Pomijając cały polityczny blichtr, wielkie celebry, uroczyste konferencje prasowe i mniej lub bardziej śmieszne wpadki warto sobie zadać pytanie: Co właściwie celebrujemy i z czego powinniśmy się cieszyć?
Narażę się entuzjastom: nasze powody do zadowolenia mogą wynikać chyba jedynie z tego, że Polska została uznana za normalny rozwinięty kraj przez największe mocarstwo świata. Cieszymy się z tego, że w oczach Amerykanów obywatele RP nie zagrażają interesom Stanów Zjednoczonym – ani jako potencjalni terroryści, ani jako nielegalni imigranci. Tylko, że Polacy o tym od dawna wiedzą, bo wcześniej uznała to ponad setka innych państw, do których posiadacz paszportu RP może podróżować bez ograniczeń wizowych. Wielokrotnie też wyrażaliśmy swoje niezadowolenie z tego, że jesteśmy traktowani przez amerykańskie przepisy wizowe inaczej niż Litwini, Węgrzy, Słowacy, Czesi czy Estończycy. Włączenie Polski do Visa Waiver Program jest tylko spóźnionym aktem uznania stanu faktycznego.

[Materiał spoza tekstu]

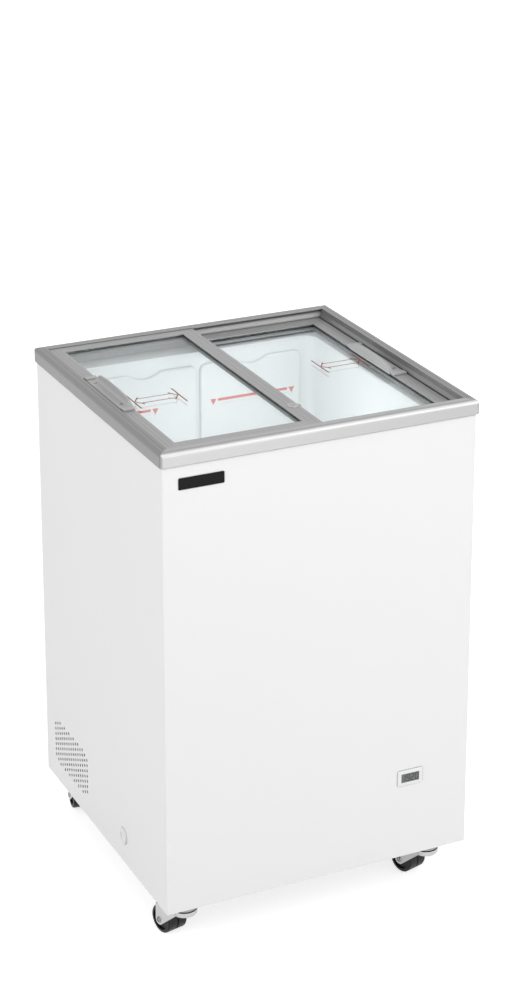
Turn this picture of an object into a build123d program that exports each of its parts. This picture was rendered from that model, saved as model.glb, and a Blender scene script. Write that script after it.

Szczerze mówiąc mało który kraj obchodził włączenie do Visa Waiver Program z takim zadęciem.
A jeśli już jesteśmy dla Amerykanów ,,normalni”, to co robić dalej? Odpowiem krótko: pieniądze. I tu chapeau bas dla prezesa LOT Rafała Milczarskiego za wymyślenie i poprowadzenie kampanii na rzecz zniesienia wiz. Na tym ruchu polski przewoźnik nie mógł przegrać. Ciągłe przypominanie o wysiłkach zmierzających do włączenia Polski do VWP wpływało pozytywnie na wizerunek spółki, jako narodowego przewoźnika walczącego o interesy rodaków. Zniesienie wiz automatycznie dawało z kolei gwarancje lepszej frekwencji na lotach atlantyckich, nie mówiąc o możliwościach uruchomienia nowych połączeń. Nie, takiej kampanii nie dało się przegrać, choć nie wiem jak prezes Milczarski wytłumaczy się swojej radzie nadzorczej z tego, że zlecał swoim pracownikom ubieganie się o amerykańskie wizy i wysyłał ich za ocean. Dla poprawy statystyk oczywiście, co pozwoliło Polsce na szybsze zejście poniżej magicznego progu 3 procent odmów.
LOT wydaje się świetnie przygotowany na nową normalność i skorzystanie z okazji na dobry biznes. Czy Polonia w USA też? Przecież kto jak nie my zna mentalność i potrzeby tych, którzy przylecą do Stanów. Z wielką przyjemnością przeczytałem na Facebooku deklaracje dyrektora Polsko-Słowiańskiej Federalnej Unii Kredytowej Bogdana Chmielewskiego o gotowości zapewnienia obsługi finansowej Polakom podczas ich pobytu w Stanach. Tak trzymać!
Zniesienie wiz to także ogromna szansa dla polonijnych biur podróży, choć warto pamiętać, że to niełatwe wyzwanie. Polscy turyści także ,,znormalnieli” i stali się wymagającymi klientami. Otwarte granice i rosnące dochody sprawiły, że nasi rodacy podróżują po całym świecie i potrafią oceniać i doceniać jakość świadczonych usług. Ich potrzeby są także zróżnicowane – od osób uprawiających klasyczną turystykę ze zwiedzaniem miast, muzeów i głównych atrakcji, po turystów kwalifikowanych, spragnionych często ekstremalnych wrażeń. Nową szansą dla naszej grupy etnicznej w USA będzie znalezienie sposobów, aby pieniądze polskich turystów zaczęły trafiać do polonijnych kieszeni. Mamy przewagę na starcie, bo znamy mentalność potencjalnych klientów. To – jak mówią w Ameryce – win-win situation. I najlepszy sposób na to, aby przekuć potwierdzoną przez administrację Donalda Trumpa ,,normalność” w finansowy sukces.